Given task
Everything from the first line down to the line containing "effects: The shared effects." should be reproduced exactly; please include nothing else.

[Stored entries]
------------------------------------------------------------

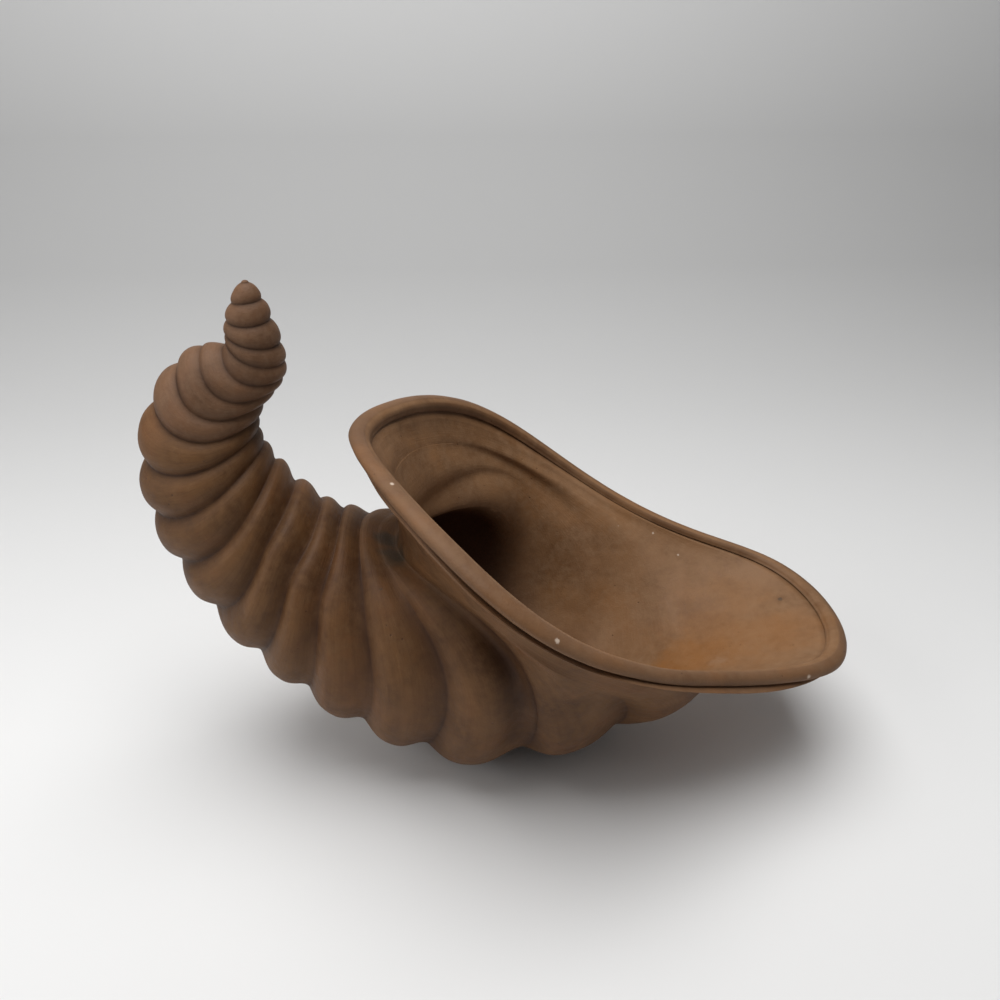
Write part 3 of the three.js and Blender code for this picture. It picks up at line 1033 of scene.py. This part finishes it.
@dataclass(frozen=True)
class ClayFinish:
    """Unglazed clay with a brown wash: the colours outside and inside, its wear and its marks, and shade
    painted into the creases, under the bead and down the throat.
    """

    name: str
    outside: Palette
    inside: Palette = INSIDE
    streak_share: float = 0.3
    # share of the crease and bead darkening, partly wash and partly painted shade
    groove_share: float = 0.95
    # near-black painted shade down the throat
    throat: Tint = (0.022, 0.006, 0.002)
    mottle_scale: float = 21.0
    throat_shade_share: float = 0.95
    throat_shade_span: Span = (16.5, 17.8)
    fleck_share: float = 0.2
    pit_share: float = 0.6
    roughness: float = 0.5
    dust_roughness: float = 0.16
    grain_roughness: float = 0.12
    bump_strength: float = 0.5
    bump_distance: float = 0.0006
    specular: float = 0.25
    spots: tuple[Spot, ...] = ()

    def build(self, effects: Effects) -> bpy.types.Material:
        """Builds the material.

        Args:
            effects: The shared effects.

        Returns:
            The material.
        """
        material = bpy.data.materials.new(self.name)
        material.use_nodes = True
        sheet = Sheet(material.node_tree)
        shader = material.node_tree.nodes["Principled BSDF"]
        spot = sheet.add("ShaderNodeTexCoord").outputs["Object"]
        rib = sheet.add("ShaderNodeAttribute", attribute_name="rib").outputs["Vector"]
        valley = sheet.add("ShaderNodeAttribute", attribute_name="valley").outputs["Fac"]
        inner = sheet.add("ShaderNodeAttribute", attribute_name="inner").outputs["Fac"]
        mottle = effects.use(sheet, "mottle", Vector=spot, Scale=self.mottle_scale)
        grain = effects.use(sheet, "grain", Vector=spot)
        streaks = effects.use(sheet, "streaks", Rib=rib)
        # the valley attribute carries wash and painted shade in the creases and painted shade under the bead
        groove = effects.use(sheet, "groove", Valley=valley, Vector=spot)
        outside = self._washed(sheet, self.outside, mottle)
        streak = sheet.times(streaks.outputs["Streak"], self.streak_share)
        outside = sheet.mix(streak, outside, shade(*self.outside.dark))
        colour = sheet.mix(inner, outside, self._washed(sheet, self.inside, mottle))
        colour = self._worn_and_crease_shaded(sheet, colour, groove, grain)
        colour = self._throat_shaded(sheet, colour, rib, inner)
        colour = self._marked(sheet, effects, spot, colour)
        sheet.join(colour, shader.inputs["Base Color"])
        rough = sheet.times(mottle.outputs["Dust"], self.dust_roughness)
        rough = sheet.plus(rough, sheet.times(grain.outputs["Height"], self.grain_roughness))
        sheet.join(sheet.plus(rough, self.roughness), shader.inputs["Roughness"])
        height = sheet.times(streaks.outputs["Height"], sheet.minus(0.5, inner))
        height = sheet.plus(height, grain.outputs["Height"])
        bump = sheet.add("ShaderNodeBump")
        bump.inputs["Strength"].default_value = self.bump_strength
        bump.inputs["Distance"].default_value = self.bump_distance
        sheet.join(height, bump.inputs["Height"])
        sheet.join(bump.outputs["Normal"], shader.inputs["Normal"])
        shader.inputs["Specular IOR Level"].default_value = self.specular
        return material

    def _washed(self, sheet: Sheet, palette: Palette, mottle: Node) -> Socket:
        """Lays the clouds of wash over one side of the clay."""
        colour = shade(*palette.base)
        for title, amount, over in (
            ("Warmth", palette.warm_share, palette.warm),
            ("Stain", palette.stain_share, palette.dark),
            ("Dust", palette.dust_share, palette.dust),
        ):
            colour = sheet.mix(sheet.times(mottle.outputs[title], amount), colour, shade(*over))
        return colour

    def _worn_and_crease_shaded(
        self, sheet: Sheet, colour: Socket, groove: Node, grain: Node
    ) -> Socket:
        """Adds the dark creases, partly wash and partly painted shade, the pinholes and the pale grains."""
        for value, amount, over in (
            (grain.outputs["Flecks"], self.fleck_share, self.outside.dust),
            (groove.outputs["Shade"], self.groove_share, self.outside.dark),
            (grain.outputs["Pits"], self.pit_share, self.outside.dark),
        ):
            colour = sheet.mix(sheet.times(value, amount), colour, shade(*over))
        return colour

    def _throat_shaded(
        self, sheet: Sheet, colour: Socket, rib: Socket, inner: Socket
    ) -> Socket:
        """Paints shade down the throat, nearly black on the inner skin deep inside the horn."""
        place = sheet.add("ShaderNodeSeparateXYZ")
        sheet.join(rib, place.inputs[0])
        # painted shade on the inner skin, full deep in the throat and gone past its span
        deep = sheet.minus(1.0, sheet.ramp(place.outputs["Z"], *self.throat_shade_span))
        throat = sheet.times(sheet.times(inner, deep), self.throat_shade_share)
        return sheet.mix(throat, colour, shade(*self.throat))

    def _marked(
        self, sheet: Sheet, effects: Effects, spot: Socket, colour: Socket
    ) -> Socket:
        """Adds the finish's own stains and chips."""
        for mark in self.spots:
            centre = tuple(value * MM for value in mark.place)
            node = effects.use(
                sheet, "spot", Vector=spot, Centre=centre, Radius=mark.radius * MM, Ragged=mark.ragged
            )
            masked = sheet.times(node.outputs["Mask"], mark.strength)
            colour = sheet.mix(masked, colour, shade(*mark.colour))
        return colour


TAIL_FINISH = ClayFinish(
    name="tail_clay_fired",
    outside=Palette(
        base=(0.175, 0.088, 0.044),
        dark=(0.045, 0.019, 0.008),
        warm=(0.2, 0.09, 0.04),
        dust=(0.26, 0.16, 0.098),
    ),
    streak_share=0.15,
    mottle_scale=32.0,
)

BELLY_FINISH = ClayFinish(
    name="belly_clay_fired",
    outside=Palette(
        base=(0.162, 0.076, 0.028),
        dark=(0.042, 0.015, 0.005),
        warm=(0.185, 0.075, 0.024),
        dust=(0.205, 0.108, 0.048),
        stain_share=0.65,
        warm_share=0.6,
        dust_share=0.45,
    ),
    streak_share=0.2,
    spots=INSIDE_SPOTS
    + (
        # two broad dark patches on top of the neck, then two small dark specks
        Spot((-61.0, -4.0, 121.0), 9.0, NEAR_BLACK, 0.7),
        Spot((-57.0, -16.0, 117.0), 10.0, NEAR_BLACK, 0.7),
        Spot((-61.6, -36.1, 114.8), 1.2, NEAR_BLACK, 0.9),
        Spot((-86.6, -49.3, 68.2), 1.0, NEAR_BLACK, 0.8),
    ),
)

MOUTH_FINISH = ClayFinish(
    name="mouth_clay_fired",
    outside=Palette(
        base=(0.19, 0.098, 0.048),
        dark=(0.06, 0.023, 0.008),
        warm=(0.235, 0.105, 0.038),
        dust=(0.26, 0.155, 0.085),
        stain_share=0.32,
    ),
    streak_share=0.12,
    spots=INSIDE_SPOTS
    + (
        Spot((-52.6, -45.2, 172.9), 1.2, CHIP, 0.95),
        Spot((9.9, -97.9, 132.1), 1.4, CHIP, 0.9),
        Spot((33.5, -96.3, 110.3), 1.4, CHIP, 0.8),
        Spot((39.7, -95.7, 107.6), 1.2, CHIP, 0.95),
        Spot((132.8, -57.0, 73.8), 1.5, CHIP, 0.95),
    ),
)


@dataclass(frozen=True)
class PaperFinish:
    """The pale paper of the floor and the backdrop, with light and shade painted into its tones: darker
    towards the back of the floor and round the curve of the sweep, lighter up the wall.
    """

    # painted light and shade: the paper's tone at each distance along the sweep
    tones: tuple[tuple[float, float], ...] = (
        (0.0, 0.82),
        (0.3, 0.68),
        (0.75, 0.53),
        (1.0, 0.56),
        (1.5, 0.95),
    )
    reach: float = 2.0
    warmth: Tint = (1.0, 0.997, 0.99)
    roughness: float = 0.85
    specular: float = 0.2

    def build(self) -> bpy.types.Material:
        """Returns the material."""
        material = bpy.data.materials.new("studio_paper")
        material.use_nodes = True
        sheet = Sheet(material.node_tree)
        shader = material.node_tree.nodes["Principled BSDF"]
        run = sheet.add("ShaderNodeAttribute", attribute_name="run").outputs["Fac"]
        # tones darkened and lightened along the sweep as painted shade and light
        ramp = sheet.add("ShaderNodeValToRGB")
        sheet.join(sheet.math("DIVIDE", run, self.reach), ramp.inputs["Fac"])
        stops = ramp.color_ramp.elements
        while len(stops) < len(self.tones):
            stops.new(0.5)
        for stop, (distance, tone) in zip(stops, self.tones):
            stop.position = distance / self.reach
            stop.color = shade(*(tone * part for part in self.warmth))
        sheet.join(ramp.outputs["Color"], shader.inputs["Base Color"])
        shader.inputs["Roughness"].default_value = self.roughness
        shader.inputs["Specular IOR Level"].default_value = self.specular
        return material


@dataclass(frozen=True)
class Lamp:
    """A square soft lamp, in metres and watts."""

    name: str
    place: tuple[float, float, float]
    size: float
    power: float


@dataclass
class Studio:
    """The paper sweep, the lamps and the camera, in metres and degrees."""

    paper: PaperFinish = PaperFinish()
    floor_front: float = -3.0
    floor_back: float = 0.42
    curve_radius: float = 0.8
    curve_steps: int = 24
    wall_height: float = 2.5
    width: float = 7.0
    ambient: float = 0.12
    ambient_tint: Tint = (0.97, 0.98, 1.0)
    lamps: tuple[Lamp, ...] = (
        Lamp("key_softbox", (-0.08, 0.0, 1.25), 1.05, 15.5),
        Lamp("side_softbox", (-1.2, -0.35, 0.75), 0.9, 5.5),
    )
    lit_place: tuple[float, float, float] = (0.0, 0.0, 0.08)
    camera_place: tuple[float, float, float] = (-0.024882, -0.35066, 0.33374)
    camera_pitch: float = 61.0
    camera_yaw: float = -3.0
    lens: float = 30.6
    sensor: float = 36.0
    nearest: float = 0.01

    def build(self) -> None:
        """Builds the sweep, the lamps and the camera."""
        self._sweep()
        world = bpy.data.worlds.new("studio_world")
        world.use_nodes = True
        background = world.node_tree.nodes["Background"]
        background.inputs["Color"].default_value = shade(*self.ambient_tint)
        background.inputs["Strength"].default_value = self.ambient
        bpy.context.scene.world = world
        for lamp in self.lamps:
            self._hang(lamp)
        bpy.ops.object.camera_add(
            location=self.camera_place,
            rotation=(math.radians(self.camera_pitch), 0.0, math.radians(self.camera_yaw)),
        )
        camera = bpy.context.active_object
        camera.name = "studio_camera"
        camera.data.lens = self.lens
        camera.data.sensor_width = self.sensor
        camera.data.clip_start = self.nearest
        bpy.context.scene.camera = camera
        bpy.context.scene.view_settings.view_transform = "Standard"

    def _sweep(self) -> None:
        """Builds the floor and extrudes its back edge up into the backdrop."""
        bpy.ops.object.select_all(action="DESELECT")
        middle = (self.floor_front + self.floor_back) / 2
        bpy.ops.mesh.primitive_plane_add(size=1.0, location=(0, 0, 0))
        sweep = bpy.context.active_object
        sweep.name = sweep.data.name = "studio_sweep"
        bpy.ops.object.mode_set(mode="EDIT")
        bpy.ops.mesh.select_all(action="SELECT")
        bpy.ops.transform.resize(value=(self.width, self.floor_back - self.floor_front, 1.0))
        bpy.ops.transform.translate(value=(0.0, middle, 0.0))
        bpy.ops.mesh.select_mode(type="EDGE")
        bpy.ops.mesh.select_all(action="DESELECT")
        mesh = bmesh.from_edit_mesh(sweep.data)
        for edge in mesh.edges:
            edge.select = all(corner.co.y > self.floor_back - 1e-4 for corner in edge.verts)
        bmesh.update_edit_mesh(sweep.data)
        y, z = self.floor_back, 0.0
        for i in range(1, self.curve_steps + 1):
            turn = math.pi / 2 * i / self.curve_steps
            next_y = self.floor_back + self.curve_radius * math.sin(turn)
            next_z = self.curve_radius * (1 - math.cos(turn))
            self._grow(next_y - y, next_z - z)
            y, z = next_y, next_z
        self._grow(0.0, self.wall_height)
        mesh = bmesh.from_edit_mesh(sweep.data)
        run = mesh.verts.layers.float.new("run")
        for corner in mesh.verts:
            corner[run] = self._run(corner.co.y, corner.co.z)
        bmesh.update_edit_mesh(sweep.data)
        bpy.ops.object.mode_set(mode="OBJECT")
        bpy.ops.object.shade_smooth()
        sweep.data.materials.append(self.paper.build())
        log.info("sweep: %d faces", len(sweep.data.polygons))

    def _grow(self, y: float, z: float) -> None:
        """Extrudes the selected edge by one step."""
        bpy.ops.mesh.extrude_edges_move(TRANSFORM_OT_translate={"value": (0.0, y, z)})

    def _run(self, y: float, z: float) -> float:
        """Returns how far a point lies along the sweep, from the middle of the floor."""
        if y <= self.floor_back:
            return y
        turn = math.atan2(y - self.floor_back, self.curve_radius - min(z, self.curve_radius - 1e-6))
        return self.floor_back + self.curve_radius * turn + max(0.0, z - self.curve_radius)

    def _hang(self, lamp: Lamp) -> None:
        """Adds one lamp and turns it to the vase."""
        bpy.ops.object.light_add(type="AREA", location=lamp.place)
        light = bpy.context.active_object
        light.name = lamp.name
        light.data.size = lamp.size
        light.data.energy = lamp.power
        aim = Vector(self.lit_place) - Vector(lamp.place)
        light.rotation_euler = aim.to_track_quat("-Z", "Y").to_euler()


def main() -> None:
    """Builds the vase piece by piece and the studio round it."""
    logging.basicConfig(level=logging.INFO, format="%(name)s: %(message)s")
    form = HornForm()
    effects = Effects()
    clay = {
        Finish.TAIL: TAIL_FINISH.build(effects),
        Finish.BELLY: BELLY_FINISH.build(effects),
        Finish.MOUTH: MOUTH_FINISH.build(effects),
    }
    groups = [
        CoilGroup("tail_coil", 0, 7, Finish.TAIL, form, steps=112, outside_rows=22),
        CoilGroup("back_coil", 8, 12, Finish.BELLY, form, steps=144),
        CoilGroup("belly_coil", 13, 18, Finish.BELLY, form, steps=224, outside_rows=34, inside_rows=18),
    ]
    for group in groups:
        group.build()
        group.dress(clay[group.finish])
    mouth = Mouth(form)
    mouth.build()
    mouth.dress(clay[Finish.MOUTH])
    Studio().build()


if __name__ == "__main__":
    main()
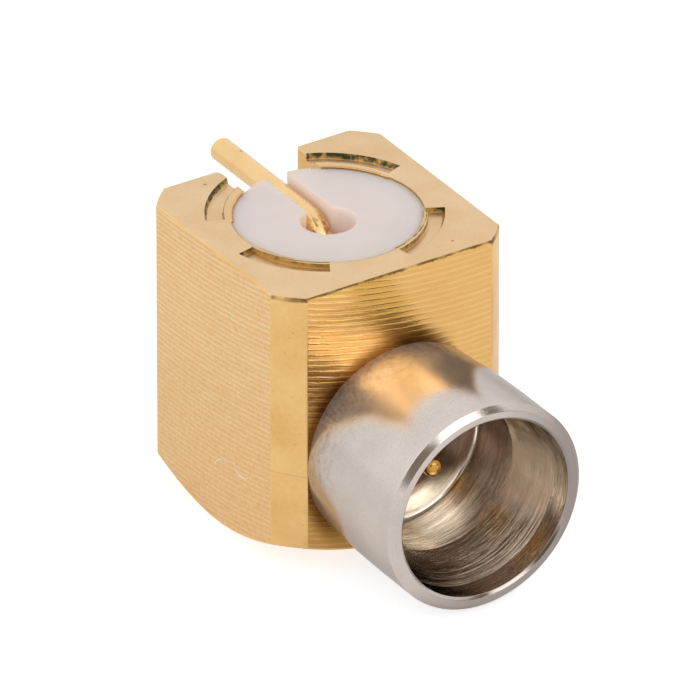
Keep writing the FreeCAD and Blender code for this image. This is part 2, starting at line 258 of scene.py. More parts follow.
class Finish:
    """A material's node tree, with short calls to add and join nodes."""

    def __init__(self, name):
        self.material = bpy.data.materials.new(name)
        self.material.use_nodes = True
        self.tree = self.material.node_tree
        self.tree.nodes.clear()
        self.output = self.tree.nodes.new("ShaderNodeOutputMaterial")
        where = self.tree.nodes.new("ShaderNodeTexCoord").outputs["Object"]
        self.mm = self.vector("SCALE", where, scale=1000.0)
        split = self.tree.nodes.new("ShaderNodeSeparateXYZ")
        self.join(self.mm, split.inputs[0])
        self.x, self.y, self.z = split.outputs

    def join(self, source, target):
        if hasattr(source, "is_linked"):
            self.tree.links.new(source, target)
        else:
            target.default_value = source

    def math(self, operation, *values):
        node = self.tree.nodes.new("ShaderNodeMath")
        node.operation = operation
        for value, target in zip(values, node.inputs):
            self.join(value, target)
        return node.outputs[0]

    def vector(self, operation, *values, scale=None):
        node = self.tree.nodes.new("ShaderNodeVectorMath")
        node.operation = operation
        for value, target in zip(values, node.inputs):
            self.join(value, target)
        if scale is not None:
            node.inputs["Scale"].default_value = scale
        return node.outputs["Value" if operation == "DISTANCE" else "Vector"]

    def stretched(self, x, y, z):
        return self.vector("MULTIPLY", self.mm, (x, y, z))

    def joined(self, x, y, z):
        node = self.tree.nodes.new("ShaderNodeCombineXYZ")
        for value, target in zip((x, y, z), node.inputs):
            self.join(value, target)
        return node.outputs[0]

    def across(self, first, first_scale, second, second_scale):
        """A place in two stretched directions, for a noise that runs with them."""
        return self.joined(self.math("MULTIPLY", first, first_scale),
                           self.math("MULTIPLY", second, second_scale), 0.0)

    def noise(self, where, scale, detail=3.0, roughness=0.55):
        node = self.tree.nodes.new("ShaderNodeTexNoise")
        self.join(where, node.inputs["Vector"])
        node.inputs["Scale"].default_value = scale
        node.inputs["Detail"].default_value = detail
        node.inputs["Roughness"].default_value = roughness
        return node.outputs["Fac"]

    def between(self, value, low, high, to_low=0.0, to_high=1.0, smooth=False):
        node = self.tree.nodes.new("ShaderNodeMapRange")
        if smooth:
            node.interpolation_type = "SMOOTHSTEP"
        self.join(value, node.inputs["Value"])
        for name, number in (("From Min", low), ("From Max", high), ("To Min", to_low), ("To Max", to_high)):
            node.inputs[name].default_value = number
        return node.outputs["Result"]

    def mix(self, factor, first, second):
        node = self.tree.nodes.new("ShaderNodeMix")
        node.data_type = "RGBA"
        self.join(factor, node.inputs["Factor"])
        sockets = [s for s in node.inputs if s.type == "RGBA"]
        self.join(first, sockets[0])
        self.join(second, sockets[1])
        return [s for s in node.outputs if s.type == "RGBA"][0]

    def bump(self, height, distance_mm, normal):
        node = self.tree.nodes.new("ShaderNodeBump")
        node.inputs["Strength"].default_value = 1.0
        node.inputs["Distance"].default_value = distance_mm * MM
        self.join(height, node.inputs["Height"])
        self.join(normal, node.inputs["Normal"])
        return node.outputs["Normal"]

    def bevel(self, radius_mm):
        node = self.tree.nodes.new("ShaderNodeBevel")
        node.samples = 6
        node.inputs["Radius"].default_value = radius_mm * MM
        return node.outputs["Normal"]

    def near(self, value, middle, half_width, soft):
        """One where a value is within a half width of a middle, falling to zero over a soft edge."""
        off = self.math("ABSOLUTE", self.math("SUBTRACT", value, middle))
        return self.between(off, half_width + soft, half_width, smooth=True)

    def curve(self, value, points):
        """A value read off a curve whose points, both ways, lie between zero and one."""
        node = self.tree.nodes.new("ShaderNodeFloatCurve")
        line = node.mapping.curves[0]
        line.points[0].location = points[0]
        line.points[1].location = points[-1]
        for point in points[1:-1]:
            line.points.new(*point)
        node.mapping.update()
        self.join(value, node.inputs["Value"])
        return node.outputs[0]

    def reach(self, first, second):
        """How far a point lies from the origin of two directions."""
        return self.math("SQRT", self.math("ADD", self.math("MULTIPLY", first, first),
                                           self.math("MULTIPLY", second, second)))

    def product(self, first, *others):
        """Values multiplied together."""
        for other in others:
            first = self.math("MULTIPLY", first, other)
        return first

    def total(self, *pairs):
        """The sum of values, each times its weight."""
        result = None
        for value, weight in pairs:
            part = self.math("MULTIPLY", value, weight)
            result = part if result is None else self.math("ADD", result, part)
        return result

    def surface(self, **inputs):
        node = self.tree.nodes.new("ShaderNodeBsdfPrincipled")
        for name, value in inputs.items():
            self.join(value, node.inputs[name.replace("_", " ").title().replace("Ior", "IOR")])
        self.tree.links.new(node.outputs[0], self.output.inputs["Surface"])
        return self.material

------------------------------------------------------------

Correct answer
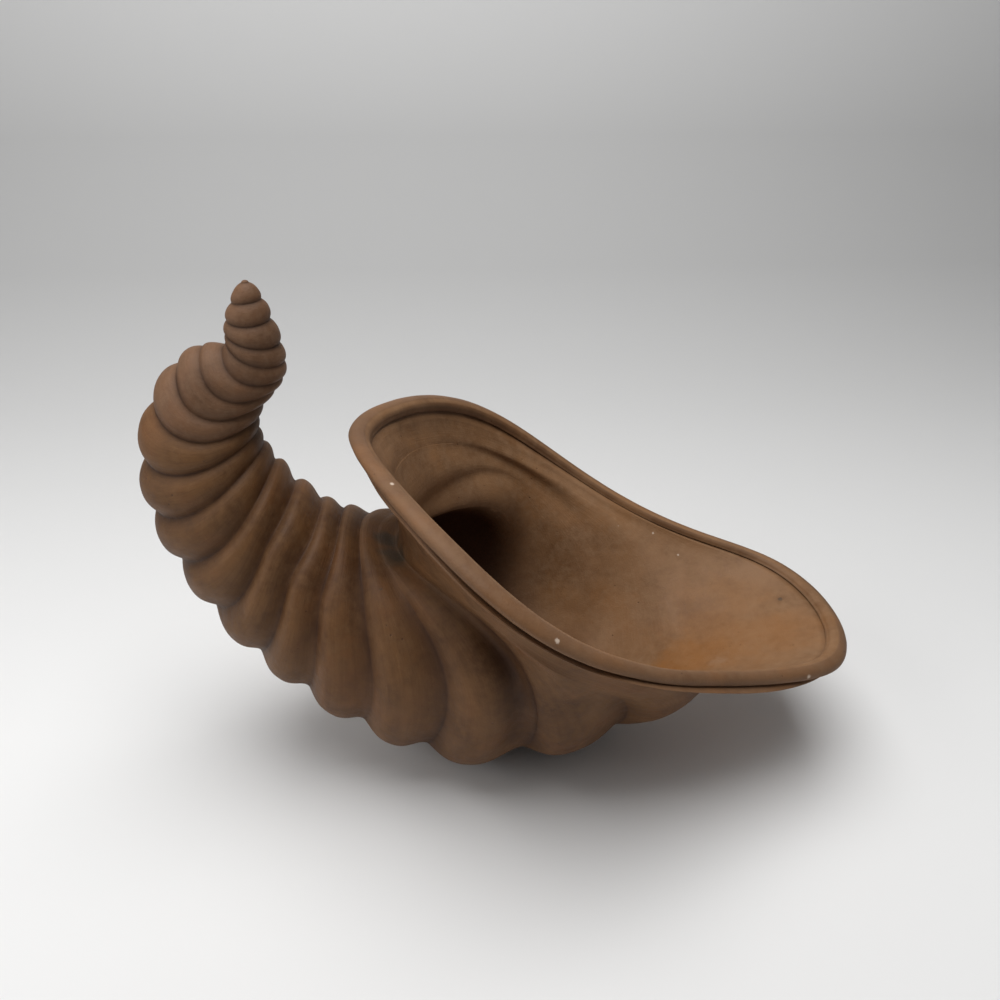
Write part 3 of the three.js and Blender code for this picture. It picks up at line 1033 of scene.py. This part finishes it.
@dataclass(frozen=True)
class ClayFinish:
    """Unglazed clay with a brown wash: the colours outside and inside, its wear and its marks, and shade
    painted into the creases, under the bead and down the throat.
    """

    name: str
    outside: Palette
    inside: Palette = INSIDE
    streak_share: float = 0.3
    # share of the crease and bead darkening, partly wash and partly painted shade
    groove_share: float = 0.95
    # near-black painted shade down the throat
    throat: Tint = (0.022, 0.006, 0.002)
    mottle_scale: float = 21.0
    throat_shade_share: float = 0.95
    throat_shade_span: Span = (16.5, 17.8)
    fleck_share: float = 0.2
    pit_share: float = 0.6
    roughness: float = 0.5
    dust_roughness: float = 0.16
    grain_roughness: float = 0.12
    bump_strength: float = 0.5
    bump_distance: float = 0.0006
    specular: float = 0.25
    spots: tuple[Spot, ...] = ()

    def build(self, effects: Effects) -> bpy.types.Material:
        """Builds the material.

        Args:
            effects: The shared effects.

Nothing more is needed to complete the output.